I'll answer Q1 first:

As you know, there are two principal types of storage: one in which the fluid interphase level changes (meaning the liquid level falls or rises depending upon conditions). In the second, the liquid level stays static (more or less), but the dissolved gas within the liquid comes out and establishes its own equilibrium at the top of the well column. Both affect the transient (build up/fall off...), and makes our type curve matching (and our lives!) more difficult. And life gets a lot worse when it is a water injector.

So, when you are doing regression analysis/type curve matching in PTA, remember:
1. Selects rough value of CD (dimensionless storage constant) from your first unit slope of derivative curve
2. Input that into your model and see how the fit is.
3. Then start inputting very small numbers for CaD (Dimensionless apparent wellbore storage coeff) and CpD (Dimensionless storage pressure parameter), and see how the curve moves.
4. If your PTA package is high end, do an APE (automated parameter estimation), but remember to keep a low range on the CD number otherwise it'll keep matching till new year's day !

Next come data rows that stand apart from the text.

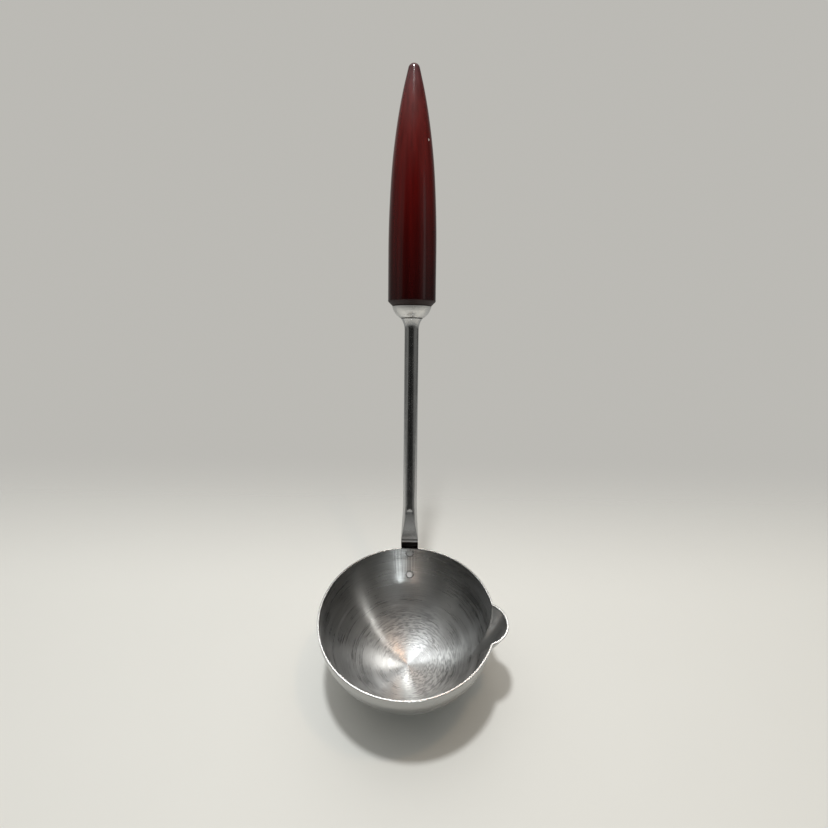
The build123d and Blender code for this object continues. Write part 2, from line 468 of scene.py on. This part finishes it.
def side_slopes():
    """Change of radius with height at each of the side's points."""
    slopes = [0.0]
    for below, here, above in zip(side_points, side_points[1:], side_points[2:]):
        low, high = here[1] - below[1], above[1] - here[1]
        fall_low = (here[0] - below[0]) / low
        fall_high = (above[0] - here[0]) / high
        slopes.append((fall_low * high + fall_high * low) / (low + high))
    return slopes + [-math.tan(TIP_SLOPE)]


def handle_side(steps=10):
    """Smooth curve through the side's points."""
    slopes = side_slopes()
    points = []
    for i in range(len(side_points) - 1):
        (r0, h0), (r1, h1) = side_points[i], side_points[i + 1]
        length = h1 - h0
        for step in range(steps):
            t = step / steps
            radius = (1 + 2 * t) * (1 - t) ** 2 * r0 + t * t * (3 - 2 * t) * r1
            radius += t * (1 - t) ** 2 * length * slopes[i] - t * t * (1 - t) * length * slopes[i + 1]
            points.append((radius, h0 + length * t))
    return points


def handle_profile():
    """Bore, flat base with a rounded chamfer, straight side, ogive and round tip."""
    straight = [(HANDLE_R, 0.006 + 0.0055 * i) for i in range(4)]
    base = rounded([
        (BORE_R, 0, 0),
        (HANDLE_BASE_R, 0, 0.0003),
        (HANDLE_R, HANDLE_CHAMFER, 0.001),
        (HANDLE_R, 0.014, 0),
    ])
    profile = [(0, BORE_DEPTH), (BORE_R, BORE_DEPTH)] + base[:-1] + straight + handle_side()
    for i in range(8):
        turn = TIP_SLOPE + (math.pi / 2 - TIP_SLOPE) * i / 8
        height = HANDLE_LENGTH - TIP_R + TIP_R * math.sin(turn)
        profile.append((TIP_R * math.cos(turn), height))
    return profile + [(0, HANDLE_LENGTH)]


handle = lathe("handle_grip", handle_profile(), BEND + ROD * HANDLE_BASE, ROD, 128)


# ---------------------------------------------------------------- materials
def grey(level, red=1.0, green=1.0, blue=1.0):
    """Colour of this brightness, tinted where a factor is given."""
    return (level * red, level * green, level * blue, 1)


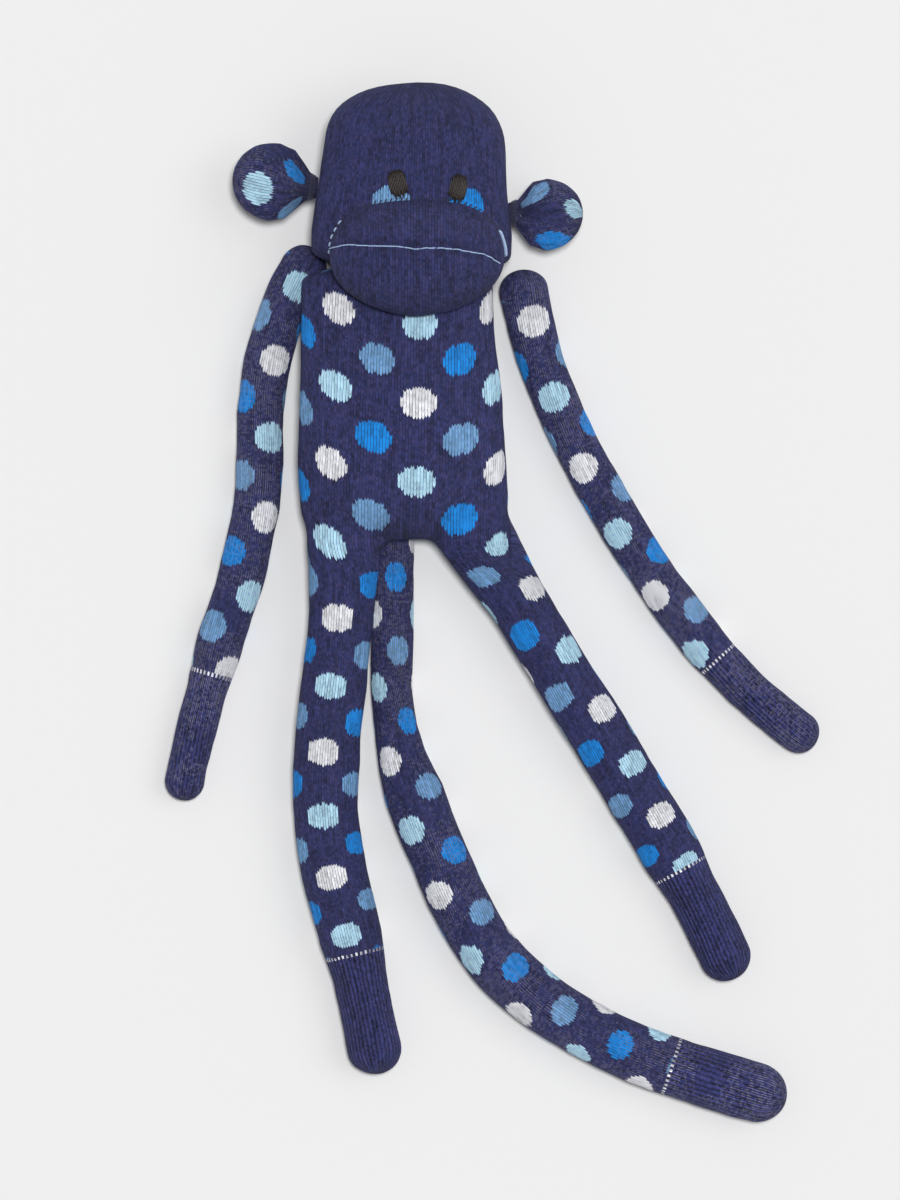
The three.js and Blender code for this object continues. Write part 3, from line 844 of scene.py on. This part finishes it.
class MONKEY_OT_torso_and_legs(bpy.types.Operator):
    """Make the torso and both legs, which are cut from one sock"""

    bl_idname = "monkey.torso_and_legs"
    bl_label = "Torso and Legs"

    def execute(self, context):
        sizes, knit = settings(context)
        torso = torso_shape(sizes)
        legs = {side: leg_shape(sizes, side) for side in SIDES}
        whole = tube_cover("torso_and_legs", torso, 0, torso.route.length, 2 * MM, 96)
        show_only(whole)
        for side in SIDES:
            leg = legs[side]
            part = tube_cover("leg_part", leg, -26 * MM, leg.route.length, 2 * MM, 64)
            part.select_set(True)
        bpy.ops.object.join()
        apply_modifier(whole, "REMESH", mode="VOXEL", voxel_size=1.5 * MM)
        apply_modifier(whole, "SMOOTH", factor=0.5, iterations=8)
        self.soften_hips(whole)
        knead(whole, 0.9 * MM, 26 * MM, 3)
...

Try this out and let me know

Second question: DCA and RTA are both "indirect" means since they treat one phase at a time. You could be able to identify banking by productivity shifts on your flowing material balance and Blasingame plots.
Thank you oilsave for opening this thread

I have two comments:

1- The well bore storage doesn't affect the whole model (i.e. the well model, the reservoir model and boundary model)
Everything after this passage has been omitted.